The budget resolution is a blueprint — a series of goals and instructions that lawmakers are supposed to follow. Think of it as a sort of congressional mission statement, meant to ensure that the process is not driven solely by executive branch priorities. The resolution is then supposed to be followed by a series of spending bills, hashed out in congressional committees, by the beginning of the government’s fiscal year, which was set in October.

But in the 1990s, after decades of Congress being mostly controlled by Democrats, Republicans took power, and in the process upended the long-held assumption that Democrats would almost always be in charge. This changed the political incentive structure for both parties. The old model assumed that the main point of conflict was between two branches of government, Congress and the White House, and thus rewarded collaboration and legislative trading between parties.

But with the possibility that Congress could change hands more often, the new incentive was to use the budget process as a tool of partisan skirmishing that would make it easier to retain or regain control of the legislature. Instead of negotiating to achieve policy goals while maintaining a unified front against the executive, Congress was at war with itself.

A result is that Congress hasn’t completed the entire budget process, with all the spending bills, on time in more than 20 years. Many years, it has not passed any budget resolution at all. This is perhaps the most basic responsibility of the legislative branch, yet for decades, Congress has repeatedly come up short.

During the Obama administration, Republicans talked about changing this. Senator Mitch McConnell promised that he would pass a budget every year if and when Republicans gained a Senate majority. But in 2016 there was no budget resolution at all, which led us to the unusual situation we saw last year, where there were two budget resolutions, one to set up the failed Republican health care bill and another, later in the year, to set up tax reform.
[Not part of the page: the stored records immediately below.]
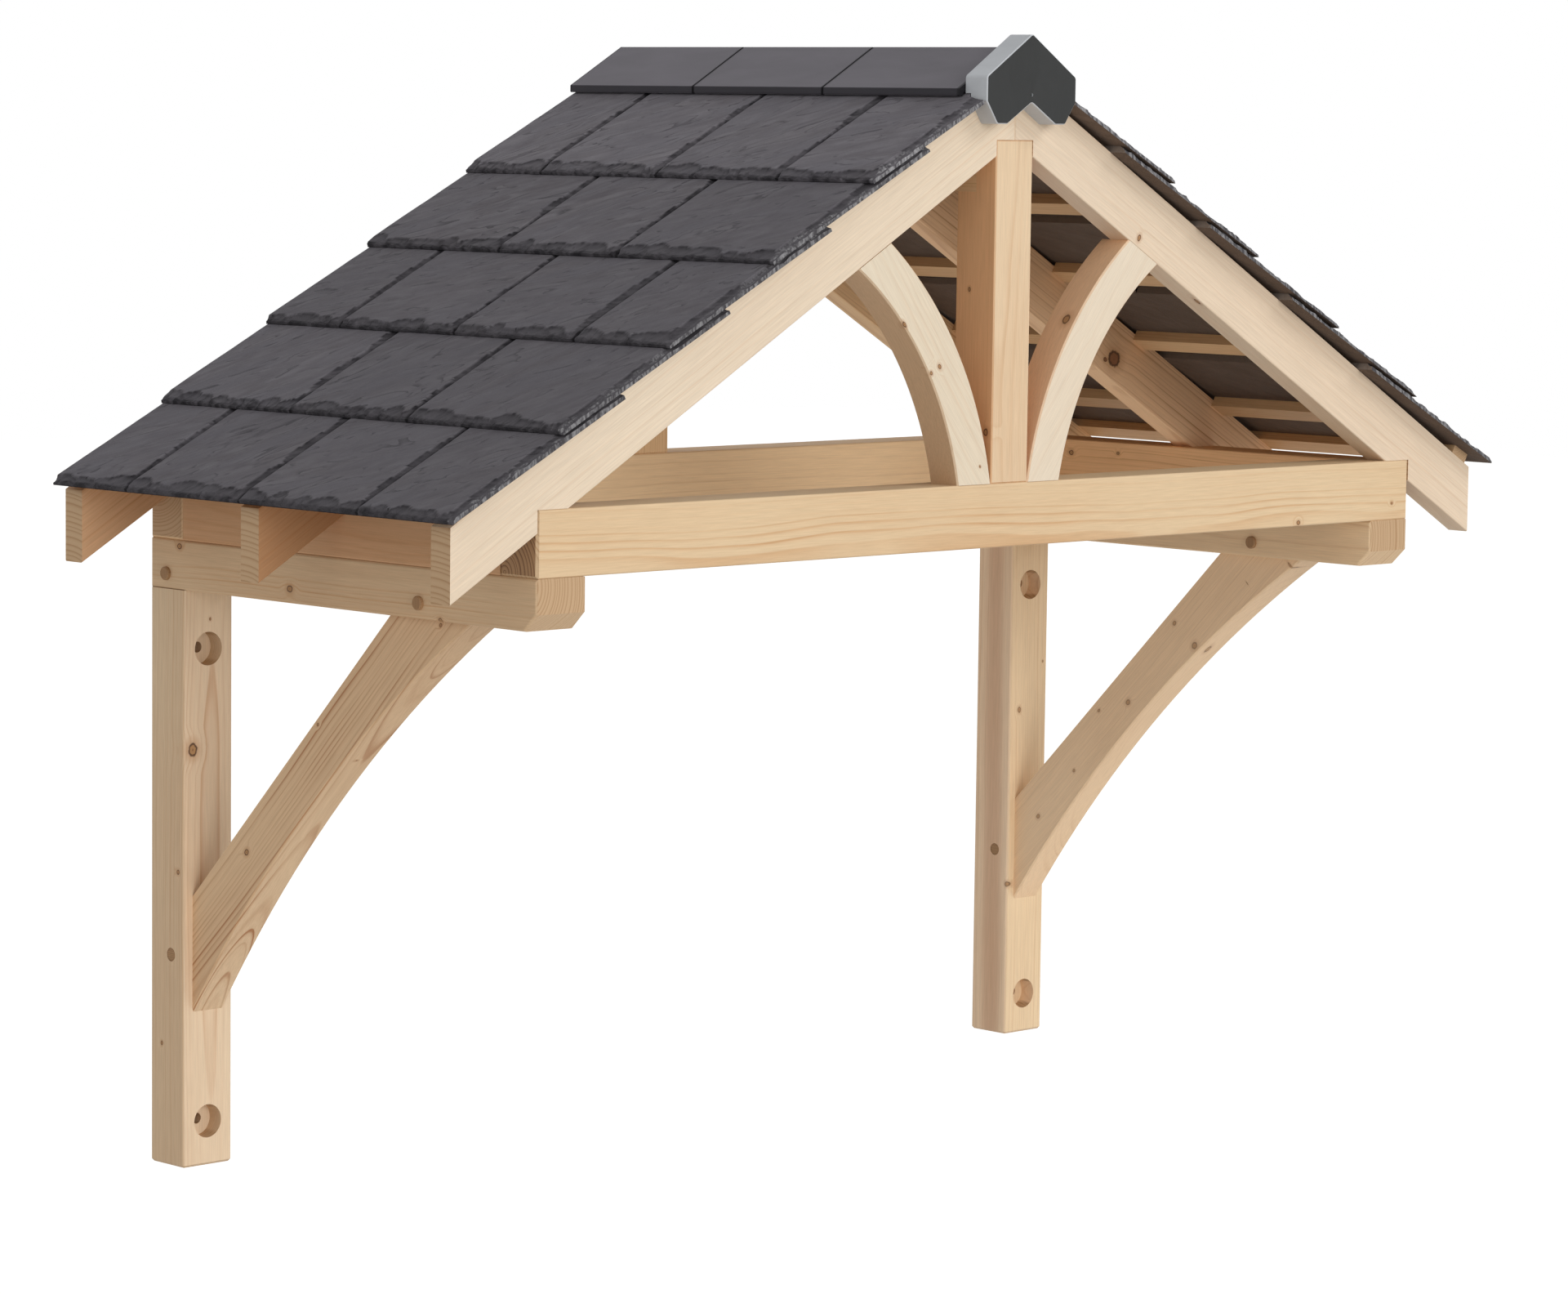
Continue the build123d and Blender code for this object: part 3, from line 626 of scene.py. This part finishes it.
def dress(slate, wide, chance, tone, verge):
    """Scars a slate along its tail and front edge, ripples its face, and
    notes how dark each place is painted, in part as broken stone and in part
    as painted shade."""
    # The tail has wide scallops, the front edge long leaves, and both have
    # smaller flakes on the brink. The back edge is only eased.
    tail = (scars(chance, wide, apart=0.044, half=(0.018, 0.046),
                  reach=(0.014, TAIL_REACH), deep=(0.0035, 0.0065))
            + scars(chance, wide, apart=0.018, half=(0.007, 0.017),
                    reach=(0.007, 0.015), deep=(0.006, 0.009)))
    front = (scars(chance, SLATE_LONG, apart=0.070, half=(0.035, 0.090),
                   reach=(0.010, FRONT_REACH), deep=(0.004, 0.007))
             + scars(chance, SLATE_LONG, apart=0.030, half=(0.014, 0.034),
                     reach=(0.006, 0.013), deep=(0.005, 0.0075)))
    groups = {kind: slate.vertex_groups.new(name=kind) for kind in ("edge", "front", "face")}
    chip_tone_and_shade_values = []
    shade = tone * chance.uniform(0.94, 1.06)
    for point in slate.data.vertices:
        x, y, z = point.co
        high = z / SLATE_THICK
        to_tail = SLATE_LONG - x
        # The deeper of a scar and the dressed brink, each with its darkness, which is in part
        # painted shade.
        lost = (0.0, 0.0)
        if to_tail < TAIL_REACH:
            lost = max(bite(tail, y, to_tail, 0.4), (TAIL_BRINK - 0.6 * to_tail, 0.7))
        if y < FRONT_REACH:
            lost = max(lost, bite(front, x, y, 0.7), (FRONT_BRINK - 0.7 * y, 0.8))
        depth, dark = max(lost, (BACK_BRINK - 0.5 * (wide - y), 0.4))
        depth = min(depth, DEEPEST)
        # Along the joints the slate is painted black, along the lips near black, and at the
        # verge only half dark: painted shade.
        if verge and y < FRONT_LIP:
            dark = 0.45
        elif y < JOINT_LIP:
            dark = 1.0
        elif to_tail < TAIL_LIP or y < FRONT_LIP:
            dark = 0.88
        groups["edge"].add([point.index], depth / SLATE_THICK * high, "REPLACE")
        groups["front"].add([point.index], max(0.0, 1 - y / RAGGED) * high, "REPLACE")
        groups["face"].add([point.index], float(depth <= 0 and high > 0.9), "REPLACE")
        # At the foot of the rim only the tail and the front edge are painted black: a painted
        # shadow under them.
        if high < 0.1:
            dark = float(min(to_tail, y) < 0.001)
        elif depth <= 0:
            dark = 0.0
        chip_tone_and_shade_values.append(dark)
    for kept, values in (("chip_tone_and_shade", chip_tone_and_shade_values), ("tone", [shade] * len(chip_tone_and_shade_values))):
        slate.data.attributes.new(kept, "FLOAT", "POINT").data.foreach_set(
            "value", values)

    lie.location = (chance.uniform(-3, 3), chance.uniform(-3, 3), 0)
    lie.rotation_euler = (0, 0, chance.uniform(0.3, 0.9))
    bpy.context.view_layer.update()
    # The scars sink, small flakes roughen them and the brinks, and ripples
    # raise and lower the face.
    for axis, texture, group, strength, mid in (
            ("Z", None, "edge", -SLATE_THICK, 0.0),
            ("Z", flecks, "edge", -0.0022, 0.0),
            ("X", flecks, "edge", -0.0040, 0.0),
            ("Y", flecks, "front", 0.0030, 0.0),
            ("Z", split, "face", 0.0014, 0.5)):
        dent = slate.modifiers.new("dent", "DISPLACE")
        dent.direction, dent.vertex_group = axis, group
        dent.strength, dent.mid_level = strength, mid
        if texture:
            dent.texture = texture
            dent.texture_coords = "OBJECT"
            dent.texture_coords_object = lie
        bpy.ops.object.modifier_apply(modifier=dent.name)


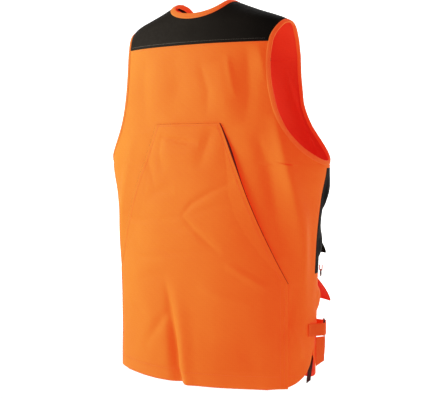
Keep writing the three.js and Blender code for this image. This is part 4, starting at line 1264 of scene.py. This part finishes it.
def makeCamera():
    data = bpy.data.cameras.new("camera")
    data.lens = view["lens"]
    data.sensor_width = 36
    camera = bpy.data.objects.new("camera", data)
    bpy.context.scene.collection.objects.link(camera)
    camera.location = view["place"]
    camera.rotation_euler = (Vector(view["target"]) - Vector(view["place"])).to_track_quat("-Z", "Y").to_euler()
    bpy.context.scene.camera = camera


def makeLight(name, place, target, size, power, colour):
    data = bpy.data.lights.new(name, "AREA")
    data.shape = "RECTANGLE"
    data.size, data.size_y = size
    data.energy = power
    data.color = colour
    lamp = bpy.data.objects.new(name, data)
    bpy.context.scene.collection.objects.link(lamp)
    lamp.location = place
    lamp.rotation_euler = (Vector(target) - Vector(place)).to_track_quat("-Z", "Y").to_euler()


def makeStage():
    bpy.ops.mesh.primitive_plane_add(size=16, location=(0, 0, hemZ - 0.7))
    floor = bpy.context.active_object
    floor.name = "floor"
    bpy.ops.mesh.primitive_plane_add(size=16, location=(0, -3.2, 0), rotation=(math.pi / 2, 0, 0))
    wall = bpy.context.active_object
    wall.name = "wall"
    for piece, glow in ((floor, 0.35), (wall, 1.0)):
        m = Surface(f"pale {piece.name}", Roughness=0.9, Emission_Strength=glow)
        m.shader.inputs["Emission Color"].default_value = (1, 1, 1, 1)
        tone = m.noise(m.place(source="Object"), 3.0)
        m.link(m.mix(tone, (0.90, 0.90, 0.90, 1), (0.94, 0.94, 0.94, 1)), "Base Color")
        piece.data.materials.append(m.material)
    world = bpy.data.worlds.new("studio")
    bpy.context.scene.world = world
    world.use_nodes = True
    world.node_tree.nodes["Background"].inputs["Color"].default_value = (1, 1, 1, 1)
    world.node_tree.nodes["Background"].inputs["Strength"].default_value = 0.12


makeCamera()
makeStage()
bpy.context.scene.view_settings.view_transform = "Standard"
middle = (0, 0, -0.38)
makeLight("key", (1.45, 0.95, 0.30), (0, 0, -0.30), (0.9, 1.1), 52, (1.0, 0.95, 0.80))
makeLight("fill", (-1.6, 2.2, 0.0), middle, (1.6, 2.0), 5, (1.0, 0.80, 0.72))

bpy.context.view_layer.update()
bpy.ops.object.select_all(action="DESELECT")
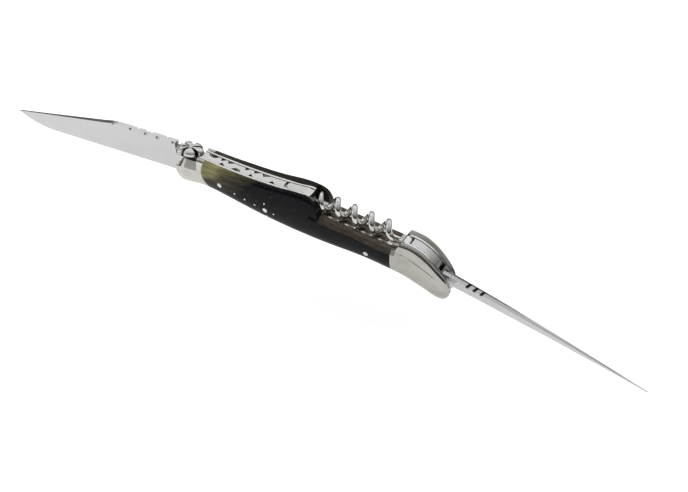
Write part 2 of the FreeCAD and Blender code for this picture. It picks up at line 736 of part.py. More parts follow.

That Congress can fail to pass a budget with so little consequence — if anything, it boosted Republicans, by giving them two opportunities to try major partisan legislation — shows what a cynical charade the process has become. The eventual budget resolutions that were passed reveal how disconnected the process has become from actual budgetary considerations. The Republican resolution a year ago was what’s known as a “shell budget” — essentially just a set of instructions that would have allowed the health care bill to be passed with a simple majority vote.

The health care bill, whatever its merits, was not a budget, or a central component of anyone’s conception of what a budget should be. But that’s what the budget resolution was used for. And that is, in many ways, the problem: The budget process is not really about budgeting anymore.

In other years, the budget process has become bogged down, and Congress has kept the government funded through temporary extensions known as continuing resolutions (C.R.s) that fund government operations based on current levels, or rolled everything into an omnibus — or in some cases, a “CRomnibus,” combining a budget omnibus bill and a continuing resolution. It’s kludgy language to describe a kludgy process.

The reliance on an ad hoc system of budgeting has made it even more difficult for Congress to keep the nation’s fiscal house in order. The continuing resolution passed by the House this week would have added about $30 billion to the national debt.

The stalemates that have come to define the budget process have helped set the stage for repeated shutdown showdowns. It is a broken process that has enabled and empowered partisan bad faith by setting up a situation in which everything is riding on a few enormous bills. So lawmakers try to hook other priorities — immigration, say, or health care — to “must pass” legislation in hopes of using the leverage to push them through.

From a purely tactical perspective, pursuing political objectives to the point of a shutdown is rarely an effective strategy. The last government shutdown, in 2013, grew out of Republican opposition to Obamacare, which at the time was an unpopular program. The shutdown started on the same day the health law’s insurance exchanges opened, and crashed — but during the few weeks the government was closed, Obamacare actually grew more popular. I am highly sympathetic to the plight of the Dreamers who have become central to the current fight, but I would not be surprised if this shutdown goes for Democrats the way the last one did for Republicans.

As long as the current system remains in place, and partisan volatility remains high, these showdowns are likely to recur. There are, however, a variety of options for reform, ranging from small tweaks to total overhauls.

James Capretta of the American Enterprise Institute has proposed forcing the White House to be more involved in the process by making the budget resolution a law signed by the president, thus encouraging cross-branch negotiation. Another possibility raised by Molly Reynolds of the Brookings Institution would be to find ways to limit legislative attachments that are mostly meant to make the other party look bad. Moving to a two-year budget process might ease annual pressures. Or, per Yuval Levin, the editor of National Affairs, a ground-up reimagining of the process might be in order.

Reforms won’t be easy under the best of circumstances. And the blame game now playing out in Washington shows that the shutdown itself has become a vehicle for partisan point scoring. The first step toward fixing the system is for lawmakers on both sides of the aisle to decide that their priority is to fulfill essential governing responsibilities — and stop treating the shutdown as a game to be won.

Peter Suderman is the managing editor at Reason.com.